それから、上記の内容と通じるのですが、そうやって情報の取り方に長けてきた世代の政治への関心が、以前より大きくなっているような気がするのです。実際、これまでのマスメディア(最近「オールドメディア」と呼ばれている)の情報に踊らされなかった世代の投票によって、事前の予想が覆された選挙結果が出始めています。情報強者としての若い世代による投票行動は、おそらくこれまでとは違ったものになっていくと思います。
若い世代、さすがにこのままでは・・
といった傾向を受けて、これからは上意下達の「組織票」的な投票行動は下火になっていくんじゃないか、というのが私の未来に対する読みになります。情報強者である若い世代は、自分で情報を取り、長い将来のある自分たちに、より有利でちゃんとした政治的主張を持った政治家は誰だろう?といった判断をしていくのではないか、と思うのです。

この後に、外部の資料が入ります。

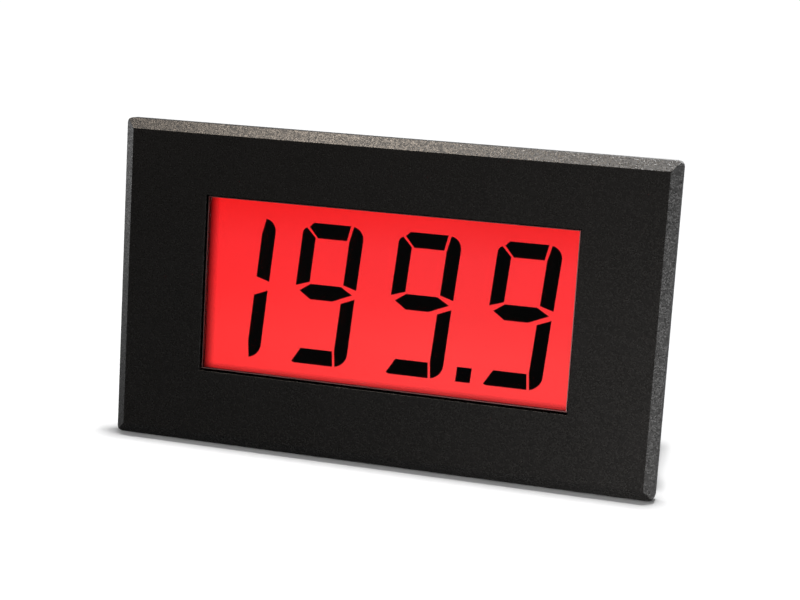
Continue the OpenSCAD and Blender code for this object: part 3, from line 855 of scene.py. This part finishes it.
@dataclass
class Display(SubAssembly):
    """The window and the layers of the lit display behind it.

    Args:
        layer_gap_mm: Air left round each clear layer, so that no two faces coincide.
        lens_rim_mm: Thickness of the window's hidden rim.
        lens_trim_mm: Taken off the window's raised face all round, so that its gap shows.
        lens_shift_mm: How far the loose window has settled to one side and up in its aperture.
        lens_edge_mm: Rounding of the window's raised edge.
        lens_edge_steps: Number of facets across that rounding.
    """

    layer_gap_mm: float = 0.004
    lens_rim_mm: float = 1.0
    lens_trim_mm: float = 0.04
    lens_shift_mm: float = 0.11
    lens_edge_mm: float = 0.14
    lens_edge_steps: int = 4

    def build(self) -> None:
        """Dresses the display from the window to the reflector."""
        self.window()
        self.layer("front_polariser", "front_polarising_film", FILM_GREY, "polariser")
        self.layer("lcd_front_glass", "front_display_glass", GLASS_CLEAR, "display_glass")
        self.layer("lcd_rear_glass", "rear_display_glass", GLASS_CLEAR, "display_glass")
        self.layer("rear_polariser", "rear_polarising_film", FILM_GREY, "polariser")
        for node, finish in (("lcd_segments", SEGMENT_BLACK), ("lcd_edge_seal", SEAL_EPOXY),
                             ("diffuser_film", BACKLIGHT_RED), ("light_guide", GUIDE_CLEAR),
                             ("reflector_film", FILM_WHITE), ("contact_strips", STRIP_RUBBER)):
            self.dresser.finish(node, finish)
        self.dresser.dress("backlight_leds", LAMP_WHITE, 0.08)
        self.dresser.dress("display_frame", FRAME_WHITE, 0.1)

    def layer(self, node: str, name: str, finish: ClearPlate, slot: str) -> None:
        """Builds one clear plate of the display in place of its solid.

        Args:
            node: The CAD node that it stands for.
            name: The piece's name.
            finish: Its finish.
            slot: The record's material slot; not used.
        """
        low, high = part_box(node)
        gap = Vector((1.0, 1.0, 1.0)) * self.layer_gap_mm * MM
        mesh = block_mesh(name, low + gap, high - gap)
        piece = new_piece(name, mesh, self.look(finish), METER)
        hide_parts(node)

    def window_rings(self) -> list[tuple[float, float, float, float, float]]:
        """Lists the window's outlines from its face back to the rear of its rim.

        Returns:
            For each outline its half width, half height, place along Y, and centre in X and Z.
        """
        low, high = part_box("window_lens")
        centre_x, centre_z, half_w, half_h = raised_face()
        half_w, half_h = half_w - self.lens_trim_mm * MM, half_h - self.lens_trim_mm * MM
        centre_x += self.lens_shift_mm * MM
        centre_z += self.lens_shift_mm * MM
        gap = self.layer_gap_mm * MM
        radius = self.lens_edge_mm * MM
        rings = []
        for step in range(self.lens_edge_steps + 1):
            angle = math.pi / 2 * step / self.lens_edge_steps
            inset = radius * (1.0 - math.sin(angle))
            depth = low.y + gap + radius * (1.0 - math.cos(angle))
            rings.append((half_w - inset, half_h - inset, depth, centre_x, centre_z))
        rim_y = high.y - self.lens_rim_mm * MM + gap
        rim_w, rim_h = high.x - gap, high.z - gap
        rings.append((half_w, half_h, rim_y, centre_x, centre_z))
        rings.append((rim_w, rim_h, rim_y, 0.0, 0.0))
        rings.append((rim_w, rim_h, high.y - gap, 0.0, 0.0))
        return rings

    def window(self) -> None:
        """Builds the clear window: a raised face with rounded edges on a wider rim."""
        finishes = (WINDOW_CLEAR, WINDOW_SIDE, WINDOW_EDGE_PAINTED_GLOW)
        signs = ((-1, -1), (1, -1), (1, 1), (-1, 1))
        shape = bmesh.new()
        loops = [[shape.verts.new((at_x + sx * width, depth, at_z + sz * height))
                  for sx, sz in signs]
                 for width, height, depth, at_x, at_z in self.window_rings()]
        shape.faces.new(loops[0])
        for level, (front, back) in enumerate(zip(loops, loops[1:])):
            # The rounded edge takes the opaque finish whose reddish colour is painted light from the
            # backlight; the side and the rim are dark.
            look = WINDOW_EDGE_PAINTED_GLOW if level < self.lens_edge_steps else WINDOW_SIDE
            for index in range(4):
                follow = (index + 1) % 4
                corners = (front[index], back[index], back[follow], front[follow])
                shape.faces.new(corners).material_index = finishes.index(look)
        shape.faces.new(loops[-1][::-1])
        bmesh.ops.recalc_face_normals(shape, faces=shape.faces)
        mesh = mesh_of("clear_window", shape)
        piece = new_piece("clear_window", mesh, self.look(WINDOW_CLEAR), METER)
        for finish in finishes[1:]:
            mesh.materials.append(self.look(finish))
        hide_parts("window_lens")


class Electronics(SubAssembly):
    """The circuit board and what is soldered to it."""

    def build(self) -> None:
        """Dresses the board's pieces."""
        self.dresser.finish("circuit_board", BOARD_GREEN)
        for node in ("converter_chip", "regulator_chip", "chip_resistors"):
            self.dresser.dress(node, CHIP_BLACK, 0.05)
        self.dresser.dress("film_capacitors", CAPACITOR_RED, 0.3, 3)
        self.dresser.dress("tantalum_capacitors", CAPACITOR_YELLOW, 0.1)
        self.dresser.dress("trimmer_body", TRIMMER_BLUE, 0.15)
        self.dresser.dress("trimmer_rotor", TRIMMER_WHITE, 0.08)


class Terminals(SubAssembly):
    """The header on the board and the plug with its screws and clamps."""

    def build(self) -> None:
        """Dresses the terminals' pieces."""
        self.dresser.dress("terminal_header", TERMINAL_GREEN, 0.12)
        self.dresser.finish("terminal_plug", PLUG_GREEN)
        self.dresser.finish("header_pins", CONTACT_TIN)
        self.dresser.finish("plug_contacts", CONTACT_TIN)
        for pole in range(1, POLES + 1):
            self.dresser.dress(f"wire_clamp_{pole}", CONTACT_TIN, 0.08)
            self.dresser.dress(f"terminal_screw_{pole}", SCREW_ZINC, 0.08)


class PanelClips(SubAssembly):
    """The two slides that hold the meter in its panel."""

    def build(self) -> None:
        """Dresses both clips."""
        for side in ("left", "right"):
            self.dresser.dress(f"{side}_panel_clip", CLIP_BLACK, 0.1)


def raise_outline(shape: bmesh.types.BMesh, points: list[tuple[float, float]], base: float,
                  rise: float) -> None:
    """Adds a flat outline, raised along Y with its sides, to a mesh under construction.

    Args:
        shape: The mesh under construction.
        points: The outline's corners as X and Z.
        base: Where its foot lies along Y.
        rise: How far it stands.
    """
    foot = [shape.verts.new((x, base, z)) for x, z in points]
    top = [shape.verts.new((x, base + rise, z)) for x, z in points]
    shape.faces.new(top)
    shape.faces.new(foot[::-1])
    for index in range(len(points)):
        follow = (index + 1) % len(points)
        shape.faces.new((foot[index], foot[follow], top[follow], top[index]))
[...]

いずれにしても、若い世代が政治に、中でもその入口としての「選挙」に興味を持つことは良いことです。これまでは、彼らの政治に対する姿勢があまりにも後ろ向きでした。それは「組織票」みたいな投票慣習が当たり前の世界では、自分たちの力では世の中変えられない、変わらない、と思っていたからでしょう。
しかし、さすがに「政治の世界に変わってもらわなければ、自分たちの未来はヤバいことになるぜ。」と本気で感じ始めたのではないでしょうか。今後は政治の世界に若者の関心が高くなり、これまでの社会環境がより好い方向へ変わっていくのではないか、というのが、私の希望的観測です。とはいえ、本当にそうなるかどうかは、まだなんとも未知数です。
ただ、「組織票」なんて馬鹿な投票慣習は早く止めにして、若い世代がきちんと情報を取り、個人としてしっかり判断し、政治を含む日本の社会をいい方向へ変えてくれることを願うばかりです。もちろん、責任ある上の世代として協力は惜しまないつもりです。